Starting at the first line of the data below, write out each line exactly until you reach the line containing "import Module from", and include that line too.

3D code data:
-=-=-

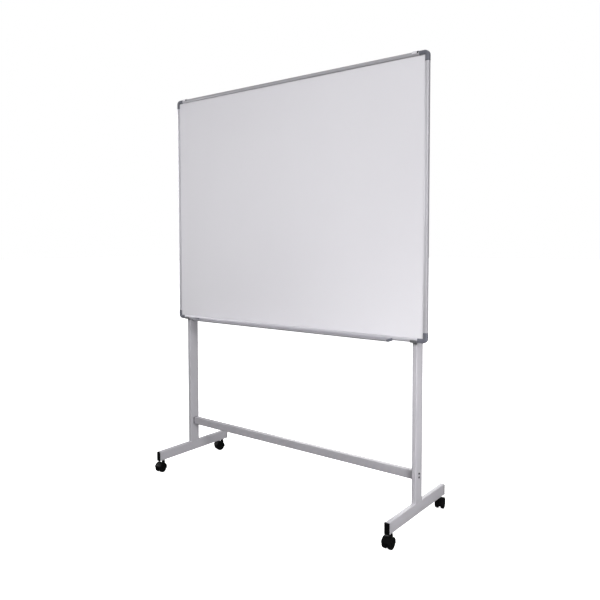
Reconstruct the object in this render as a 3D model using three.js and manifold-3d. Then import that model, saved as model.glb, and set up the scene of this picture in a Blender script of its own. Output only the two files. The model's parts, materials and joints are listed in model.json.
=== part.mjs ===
// A rolling whiteboard: a framed dry-erase panel fixed to a welded and bolted
// steel tube stand on four twin-wheel swivel casters.
// Frame: millimetres, +Z up, +X to the right and -Y towards the writer.
// Origin: on the floor, midway between the two uprights.

import * as THREE from "three";
import { mergeVertices } from "three/addons/utils/BufferGeometryUtils.js";
import Module from "manifold-3d";

const wasm = await Module();
wasm.setup();

// ---------------------------------------------------------------- dimensions

// Board
const BOARD_W = 1500; // outer width of the aluminium frame
const BOARD_H = 1200; // outer height of the aluminium frame
const BOARD_Z = 805; // height of the frame's lower edge
const BACK_Y = -30; // plane of the frame's back, against the uprights
const FRAME_FACE = 18; // width of the frame seen from the front
const FRAME_CREST = 14.2; // thickness of the frame at its crown
const CAP_LEG = 44; // length of each leg of a corner cap
const CAP_PROUD = 0.6; // how far a cap stands outside the frame
const CAP_RADIUS = 22; // outer corner radius of the board
const CAP_CREST = 14.7; // thickness of a cap

// Panel, as depths in front of the frame's back plane
const PANEL_INSET = 2.2;
const BACK_SHEET = [1.5, 1.9];
const CORE = [1.95, 8.45];
const FRONT_SHEET = [8.5, 9.1];

// Stand
const POST_X = 688; // uprights' and feet's centre planes
const POST_W = 20;
const POST_D = 60;
const POST_TOP = 2003;
const WALL = 1.5;
const FOOT_H = 50;
const FOOT_Z = 60; // underside of the feet
const FOOT_LEN = 522; // over the end plugs
const PLUG_T = 3;
const BAR_H = 38;
const BAR_D = 25;
const BAR_Z = 227.5; // centre of the crossbar
const BAR_PLUG = 9; // visible length of the crossbar's end block
const BOLT_PITCH = 16.6;

// Tray
const TRAY_HALF = 592;
const TRAY_CAP_T = 2.6;

// Brackets
const CLIP_W = 28;
const TAB_W = 18;
const RIVET_DX = 9; // lower rivets stand this far inboard of the uprights' centres
const HOOK_RIGHT = 17.5; // the hooks reach this far to the right of the uprights' centres
const HOOK_RIVET_X = 13.2; // and their rivets stand this far to the right

// Casters
const STEM_Y = 227;
const TRAIL = 19.5;
const WHEEL_R = 24; // to the flats
const WHEEL_SEG = 24;
const WHEEL_IN = 5.4; // inner face of each wheel from the caster's middle plane
const WHEEL_OUT = 20.0; // outer face
const HOOD_R = 27.0;
const HOOD_CLEAR = 25.3;
// Direction in which each caster trails from its stem, in degrees from +X
const TRAIL_ANGLE = {
  front_right: -90,
  rear_right: 102,
  front_left: -84,
  rear_left: -108,
};

// ------------------------------------------------------------------- helpers

const V = (x, y, z) => new THREE.Vector3(x, y, z);

function solid(geometry) {
  const g = geometry.index ? geometry.toNonIndexed() : geometry.clone();
  for (const key of Object.keys(g.attributes)) if (key !== "position") g.deleteAttribute(key);
  const m = mergeVertices(g, 1e-4);
  return new wasm.Manifold(
    new wasm.Mesh({
      numProp: 3,
      vertProperties: new Float32Array(m.attributes.position.array),
      triVerts: new Uint32Array(m.index.array),
    }),
  );
}

function geometryOf(manifold) {
  const m = manifold.getMesh();
  const g = new THREE.BufferGeometry();
  const pos = new Float32Array(m.numVert * 3);
  for (let i = 0; i < m.numVert; i++)
    for (let k = 0; k < 3; k++) pos[3 * i + k] = m.vertProperties[i * m.numProp + k];
  g.setAttribute("position", new THREE.BufferAttribute(pos, 3));
  g.setIndex(new THREE.BufferAttribute(new Uint32Array(m.triVerts), 1));
  const flat = g.toNonIndexed();
  flat.computeVertexNormals();
  return flat;
}

// Moves a geometry so that its x, y and z axes lie along ex, ey and ex x ey.
function place(geometry, ex, ey, origin) {
  const ez = ex.clone().cross(ey);
  const m = new THREE.Matrix4().makeBasis(ex, ey, ez).setPosition(origin);
  return geometry.applyMatrix4(m);
}

function shapeOf(points) {
  return new THREE.Shape(points.map(([x, y]) => new THREE.Vector2(x, y)));
}

// Outline of a rectangle with rounded corners, centred on (cx, cy)
function roundRect(w, h, r, seg = 3, cx = 0, cy = 0) {
  const out = [];
  const corners = [
    [w / 2 - r, h / 2 - r, 0],
    [-w / 2 + r, h / 2 - r, 90],
    [-w / 2 + r, -h / 2 + r, 180],
    [w / 2 - r, -h / 2 + r, 270],
  ];
  for (const [x, y, a0] of corners)
    for (let i = 0; i <= seg; i++) {
      const a = THREE.MathUtils.degToRad(a0 + (90 * i) / seg);
      out.push([cx + x + r * Math.cos(a), cy + y + r * Math.sin(a)]);
    }
  return out;
}

function extrude(outline, depth, options = {}) {
  const shape = shapeOf(outline);
  for (const hole of options.holes ?? []) shape.holes.push(new THREE.Path(hole.map(([x, y]) => new THREE.Vector2(x, y))));
  return new THREE.ExtrudeGeometry(shape, {
    depth,
    steps: 1,
    bevelEnabled: Boolean(options.bevel),
    bevelThickness: options.bevel ?? 0,
    bevelSize: options.bevel ?? 0,
    bevelOffset: options.bevel ? -options.bevel : 0,
    bevelSegments: options.bevelSegments ?? 2,
    curveSegments: 4,
  });
}

// A box from its two corners
function box(x0, y0, z0, x1, y1, z1) {
  const g = new THREE.BoxGeometry(x1 - x0, y1 - y0, z1 - z0);
  g.translate((x0 + x1) / 2, (y0 + y1) / 2, (z0 + z1) / 2);
  return g;
}

// A cylinder of radius r between two points on a line along x, y or z
function rod(axis, r, from, to, at, seg = 16) {
  const g = new THREE.CylinderGeometry(r, r, to - from, seg);
  if (axis === "x") g.rotateZ(-Math.PI / 2);
  if (axis === "z") g.rotateX(Math.PI / 2);
  const mid = (from + to) / 2;
  if (axis === "x") g.translate(mid, at[0], at[1]);
  if (axis === "y") g.translate(at[0], mid, at[1]);
  if (axis === "z") g.translate(at[0], at[1], mid);
  return g;
}

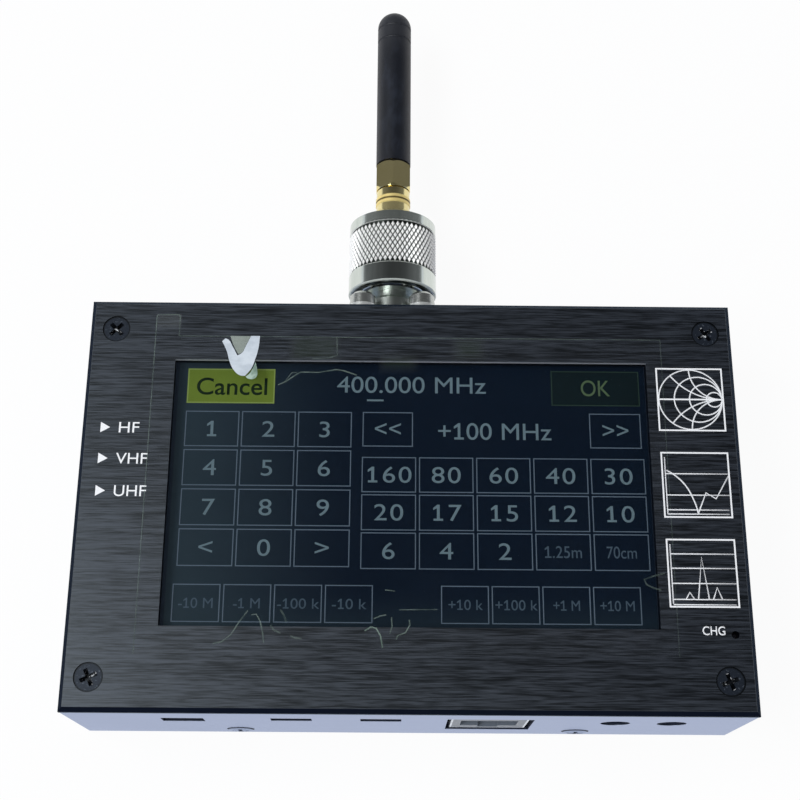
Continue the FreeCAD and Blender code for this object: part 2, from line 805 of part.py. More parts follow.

-=-=-

Reply =
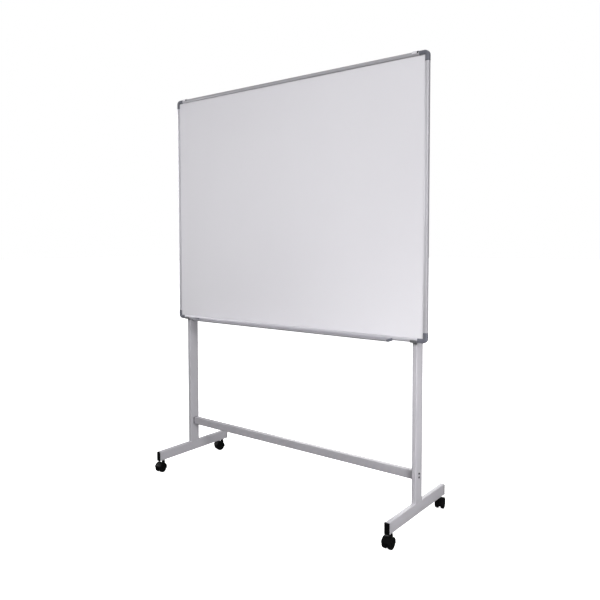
Reconstruct the object in this render as a 3D model using three.js and manifold-3d. Then import that model, saved as model.glb, and set up the scene of this picture in a Blender script of its own. Output only the two files. The model's parts, materials and joints are listed in model.json.
=== part.mjs ===
// A rolling whiteboard: a framed dry-erase panel fixed to a welded and bolted
// steel tube stand on four twin-wheel swivel casters.
// Frame: millimetres, +Z up, +X to the right and -Y towards the writer.
// Origin: on the floor, midway between the two uprights.

import * as THREE from "three";
import { mergeVertices } from "three/addons/utils/BufferGeometryUtils.js";
import Module from "manifold-3d";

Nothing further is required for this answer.